After the five-way AM Stereo Civil War of 1979-1989 with its attendant lawsuits, the FCC observes strict market-driven dynamics when it comes to proposed new radio standards: to the lobbyists for this idea or that, the Commission says, fine. We'll OKAY radio's latest "pet rock," but it's up to you to make it work in the marketplace. And iBiquity, the Alliance and the NAB have done SUCH a great job in that department!

Right now radio has far bigger fish to fry and even the tone-deaf management of Big Radio would hopefully know better than to further screw themselves by making radio even LESS listener-friendly. Plus there's no money to chase further upgrades or conversions. Regarding half-baked half-measures such as the recently-touted tenfold increase on FM, even THAT is going to require stations to tear down and replace entire transmitting plants. Let's watch and see how much of that actually happens. My bet is a couple of "show horse" facilities, maybe NPRs because they aren't ad-revenue driven, will be dutifully trotted out to illustrate the wonderful improvement in digital coverage to be enjoyed by eleven HD-FM listeners at the negligible capital cost of a half-mil or so. If there are many more "upgraded" facilities than that, I would expect to start hearing a fresh crop of adjacent-channel interference complaints.
 
Yes again, thank you clone and Bob Savage. I often write tongue in cheek but I think many of us here are in agreement with a lot of both of your sentiments, IBOC needs to go. Despite my saying things like adios, nice to see you, etc. I don't think IBOC will go down without a long protracted bitter fight. They jumped pumped 15 billion more into it yesterday I believe. I still really do believe in a practical sense it is all over for IBOC in fact it is a never was but there is a lot of money behind it because for some obtuse reason which totally escapes me there are some in radio who despite all the bad press, radios either not sold or sold and then returned and consumer apathy bordering on hostility that still think it will be "the Savior" of radio. These people totally ignore the fact that it was the whole integrated experience of radio which made it some a welcome guest in your house and think that the alleged increase in fidelity which is actually synthesized will swoop everyone off their feet and have them storming the department stores trying to find these things. I think they all live in a little bubble which does not allow reality in.
 
RememberWHEN said:
Ooops...looks like they forgot to include the HD capability...maybe the licensing requirements scared them off...
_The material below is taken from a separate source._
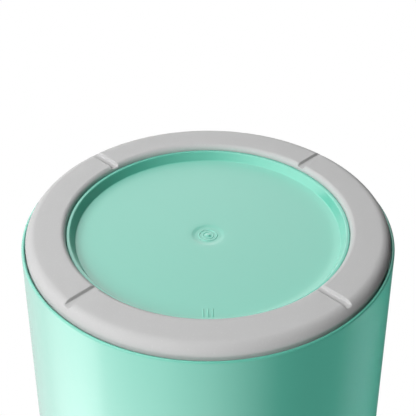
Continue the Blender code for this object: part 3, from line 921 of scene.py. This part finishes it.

http://www.silabs.com/public/docume...adcast/Radio_Tuners/en/Si473x_SW-LW_FINAL.pdf

While y'all know how I feel about radios with no physical L and C, at least these folks have designed in for 1 khz steps, and seem to have
focused on straight radio (AM), without trying to cover any modes like SSB, synchronous AM, or data modes like RTTY, AMTOR, IBOC, etc.
Where the hell are the 455khz IF-channel AM converter designs already?
I have my own RF sections I'd prefer to use.
 
I have found where AM IBOC works half-way decent - with musical format, single-tower/omnidirectional antennae without any phasor monkeybusiness. That seems to be where the codec works best and you don't have to play with receiving end antennae. Any directional activity = bye-bye. Digital delays added for sports talk call-in + cellphones + additional digital codec on remote sporting events all make the audio sound too shrill. Add thunderstorm within 2 states = bye-bye digital HD-AM lock, even on a 1A 50KW clear channel station.
Single tower omni AM with music - not many to go around, but the only ones I see benefitting from HD-AM or C-Quam stereo.
 
JohnnyElectron said:
Single tower omni AM with music - not many to go around, but the only ones I see benefitting from HD-AM or C-Quam stereo.

Don't extrapolate HD radio lock problems on C-Quam. C-Quam was always robust. I got reliable lock on DFW stations 300 miles away in the daytime - they sounded really good in stereo at that distance, as long as I wasn't near a power line. At night, C-Quam worked great on stations over 1000 miles away. I have a tremendous problem with them locally even getting an HD lock, much less keeping it.

If they were smart, the HD folks would just announce a "new scheme" for HD radio, quietly switch to C-Quam, and all the radios would decode it anyway. AMs would sound great, interference issues gone, the HD radios don't suffer from platform distortion that plagued early C-Quam receivers. The HD radios don't do a full, proper decode of C-Quam but it sounds better than mono, and they could potentially be reprogrammed to do the job right.
 
With respect to AM radio, I believe IBOC is a moot point. In a post IBOC world, there will be many challenges to both AM and FM radio. IMHO, the greatest threat comes not from IBOC, but politicians. If the democrats expand their majorities in the congress and senate, and a democrat president is elected, the "fairness" doctrine will be re-instituted. That would push hosts like Limbaugh, Hannity, Savage, Bortz and many others to satellite and/or the internet. Savage, looking at your website, I would probably be a listener of "Whistle 1040" if I lived in the Rochester area. If the FD forces conservative talk to sat radio, many millions of listeners such as myself would likely go there too. After experiencing sat radio some of us would develop a liking for other sat channels and would be less likely to go to the local FM stations for music. Just my 2 cents from a listeners perspective.
 
I agree with you, Len. The Dems think they want the Fairness Doctrine back because they want to control the political discourse. But the realities of doing this invoke a version of the old "law of unintended consequences."

If they achieve hegemony in the federal government (House, Senate and 1600 Pa. Ave.) and actually ram the FD back into effect, two things will happen: (a) as you observe, the conservative talkers will simply move to the internet and satellite (they're already there anyway.) These hosts will not go away. This will spark enormous growth in both modes of radio content delivery. (b) Forcing Rush, Hannity, Ingraham et al to flee broadcast radio will cause one of the biggest backlashes in political history. It could have the effect of completely reversing the Democrats' moves to stuff the ballot box by creating "new constituencies" who would "hopefully" repeatedly vote in representatives to push new social agendas and entitlements. Woe betide tone-deaf political leaders who take Rush and his kin away from the Flyover States. These guys will hit back - mark my words.

Any attempt to reimpose the FD will spark years of First Amendment litigation. Think of the political fodder both sides could churn over this debate. The stakes on both sides are huge - which spells trouble for upsetting the status quo, if history is any guide.

And I further agree: against this backdrop, HD Radio has about as much relevance as how Nova Scotians feel about Kyoto.